ボスニア紛争、わらにもすがる思いに誰もが打ちのめされる『アイダよ、何処へ?』
通訳である彼女は、状況が最悪の方向に向かっていることを知りつつも...... 『アイダよ、何処へ?』
<ボスニア紛争末期にスレブレニツァで起こった虐殺事件が描き出される>
『サラエボの花』や『サラエボ、希望の街角』でボスニア紛争の傷跡を描いてきた女性監督ヤスミラ・ジュバニッチの新作『アイダよ、何処へ?』では、紛争末期にボスニア東部のスレブレニツァで起こった虐殺事件が描き出される。
本作には、「本作は事実に基づく/ただし登場人物や会話には創作が含まれる」という前置きがある以外、特に背景説明もないまま1995年7月11日から13日に至る3日間が切り取られ、独自の視点で刻一刻と変化する状況が浮き彫りにされていく。

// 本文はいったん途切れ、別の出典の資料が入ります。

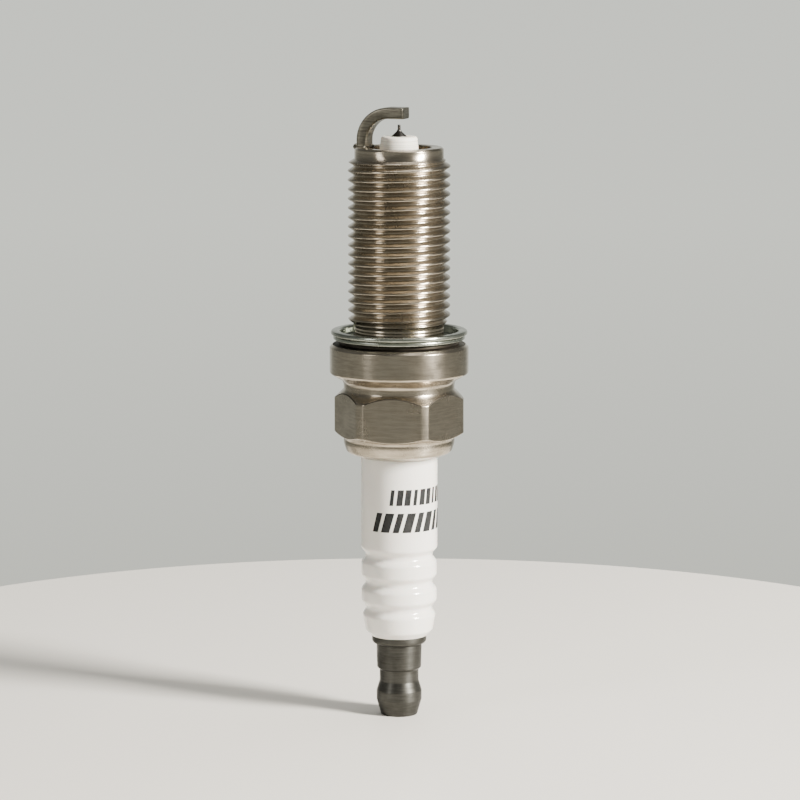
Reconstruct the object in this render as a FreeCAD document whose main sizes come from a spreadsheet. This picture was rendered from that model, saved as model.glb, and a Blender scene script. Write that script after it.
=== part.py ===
import FreeCAD, Part
import math
import operator
import os
from types import SimpleNamespace

import Sketcher

# A spark plug with an M14 x 1.25 thread of 26.5 mm reach, a 16 mm hexagon and a fine-wire centre
# electrode. It stands on its terminal: the origin is the middle of the terminal's end face, and +Z
# runs along the plug's axis towards the firing end. Levels are heights above that end face.

TAN_30 = math.tan(math.radians(30))  # thread flanks, the hexagon's lower bevel, a drill's point

SIZES = {
    # the shell
    "seat_level": 51.0,
    "reach": 26.5,
    "collar_dia": 18.75,
    "collar_height": 3.9,
    "collar_edge": 0.45,
    "neck_dia": 15.0,
    "neck_round": 1.0,
    "hex_flats": 15.75,
    "hex_corner_dia": 17.55,
    "hex_top": 44.9,
    "hex_base": 38.3,
    "hex_turn": 7.0,
    "rim_dia": 15.0,
    "rim_level": 35.65,
    "rim_round": 0.6,
    "rim_lip_length": 0.9,
    "chamber_dia": 12.3,
    "chamber_level": 37.25,
    "chamber_top": 48.7,
    "bore_dia": 9.5,
    "shelf_dia": 7.8,
    "shelf_top": 65.5,
    "mouth_dia": 8.7,
    "relief_dia": 12.1,
    "relief_length": 2.6,
    "thread_dia": 13.75,
    "thread_root_dia": 12.25,
    "thread_pitch": 1.25,
    "pilot_dia": 12.0,
    "pilot_length": 1.5,
    "pilot_edge": 0.25,
    # the gasket, a folded ring of sheet steel
    "gasket_height": 1.9,
    "gasket_roll": 0.63,
    "gasket_dia": 18.4,
    "gasket_middle_dia": 17.8,
    "gasket_foot_dia": 16.3,
    "gasket_hole": 16.0,
    "gasket_lip_dia": 13.2,
    "gasket_lip_height": 0.9,
    "gasket_round": 0.25,
    # the insulator
    "ceramic_end": 11.0,
    "ceramic_end_dia": 7.6,
    "ceramic_dia": 10.4,
    "glaze_end": 35.75,
    "bare_dia": 10.0,
    "rib_dia": 10.25,
    "last_rib_dia": 9.95,
    "groove_dia": 8.6,
    "groove_a": 14.97,
    "groove_b": 18.47,
    "groove_c": 22.24,
    "groove_half": 0.95,
    "groove_round": 0.75,
    "shoulder_level": 41.4,
    "major_dia": 12.0,
    "major_top": 48.5,
    "middle_dia": 9.2,
    "seat_taper": 62.0,
    "nose_root_dia": 6.6,
    "nose_mouth_dia": 5.15,
    "nose_end_dia": 4.8,
    "nose_out": 1.45,
    "nose_round": 0.35,
    "stud_bore_dia": 3.9,
    "wire_bore_dia": 2.1,
    "bore_step": 59.3,
    # what fills the insulator's bore
    "shank_dia": 3.7,
    "shank_top": 39.1,
    "knurl_pitch": 0.8,
    "knurl_depth": 0.2,
    "upper_seal_base": 35.7,
    "resistor_base": 40.9,
    "resistor_top": 51.7,
    "head_dia": 3.3,
    "head_base": 57.1,
    "electrode_dia": 2.0,
    "core_dia": 1.1,
    "core_top": 76.0,
    "cone_dia": 1.98,
    "cone_top_dia": 0.62,
    "electrode_out": 1.55,
    "wire_dia": 0.4,
    "wire_length": 1.15,
    "wire_free": 0.65,
    # the packing between the insulator and the shell
    "packing_thickness": 0.3,
    "packing_inner_dia": 7.9,
    "packing_outer_dia": 9.1,
    "ring_wire_dia": 1.13,
    "upper_ring_level": 37.93,
    "lower_ring_level": 40.8,
    # the ground electrode
    "strap_width": 2.6,
    "strap_thickness": 1.5,
    "strap_round": 0.3,
    "strap_foot": 4.95,
    "strap_bend": 3.7,
    "strap_turn": 20.5,
    "strap_over": 1.0,
    "spark_gap": 0.8,
    # the terminal
    "flange_base": 9.9,
    "flange_dia": 7.4,
    "flange_round": 0.6,
    "stud_thread_dia": 4.0,
    "stud_root_dia": 3.2,
    "stud_pitch": 0.7,
    "stud_end": 2.9,
    "stud_neck": 0.7,
    "nut_dia": 6.15,
    "nut_bulb_dia": 6.15,
    "nut_neck_dia": 5.3,
    "nut_end_dia": 4.95,
    "nut_cone": 2.1,
    "nut_bulb_top": 3.35,
    "nut_neck_base": 4.7,
    "nut_neck_top": 6.25,
    "nut_skirt": 6.6,
    "nut_bore_dia": 4.12,
    "nut_bore_end": 2.3,
    "nut_round": 0.9,
}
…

その間に起こったことを簡潔にまとめれば以下のようになる。
スレブレニツァは、ムスリムの領土のなかで人口密度が高い孤立地域のひとつで、国連安保理によって"安全地帯"に指定され、軽装備の国連保護軍が派遣されていた。そこにセルビア人勢力が侵攻し、安全地帯を占領。2万人以上の住人たちが市街地の外れにある国連保護軍の基地に押し寄せる。
セルビア人勢力の軍司令官ムラディッチ将軍と国連保護軍、住民代表の会談が行われ、将軍が調達したバスで避難民を移送することになる。ところがセルビア人勢力は、監視にあたる国連軍の準備が整う前に、一方的に移送を開始。避難民が選別され、女性や老人はムスリムが支配する地域に運ばれ、男性は行方不明になる。その後、次第に虐殺の実態が明らかになっていく。
国連保護軍が管理する基地で通訳として働くアイダ
このあらましが頭に入っていると、ジュバニッチ監督の独自の視点がより明確になる。それはまず何よりも主人公の設定に表れている。地元民であるアイダは、国連保護軍のオランダ部隊が管理する基地で通訳として働いている。だから変化する状況を間近に見ている。
さらに、彼女とその家族の立場をめぐる見逃せないエピソードがある。保護を求めて押し寄せた住人のなかで、基地に収容されたのは一部であり、多くの避難民が基地の外に取り残されていた。基地内で対応に当たっていたアイダは、夫とふたりの息子のひとりが基地の外にいることを知り、何とか引き入れようとするが、職員の家族だけを優遇することは許されない。
そこで彼女は、ムラディッチ将軍との会談に臨む代表を募っていた国連保護軍の少佐に、校長である夫を強く推奨し、代表のひとりに決まった夫と息子を基地内に迎え入れる。セルビア側が、国連保護軍の通訳が会談に参加することを嫌がっていたため、アイダが会談に臨むことはないが、彼女の家族が関わる。そのことによって本作では、セルビア人勢力と国連保護軍、住人の駆け引きとアイダと家族の運命が終始、複雑に絡み合っていくことになる。
「私は悪魔と握手してしまったように感じた」
そしてもうひとつ、筆者が注目せずにいられなかったのが、国連保護軍オランダ部隊の司令官カレマンス大佐の立場や行動だ。彼はアイダと家族の運命にも大きな影響を及ぼすが、理由はそれだけではない。
この司令官の存在は、スレブレニツァの虐殺の1年前にルワンダで起こった多数派フツ族による少数派ツチ族の大量虐殺、そのときにPKO部隊UNAMIR(国連ルワンダ支援団)の司令官として活動していたカナダの軍人ロメオ・ダレールが後に発表した『なぜ、世界はルワンダを救えなかったのか----PKO司令官の手記』を思い出させる。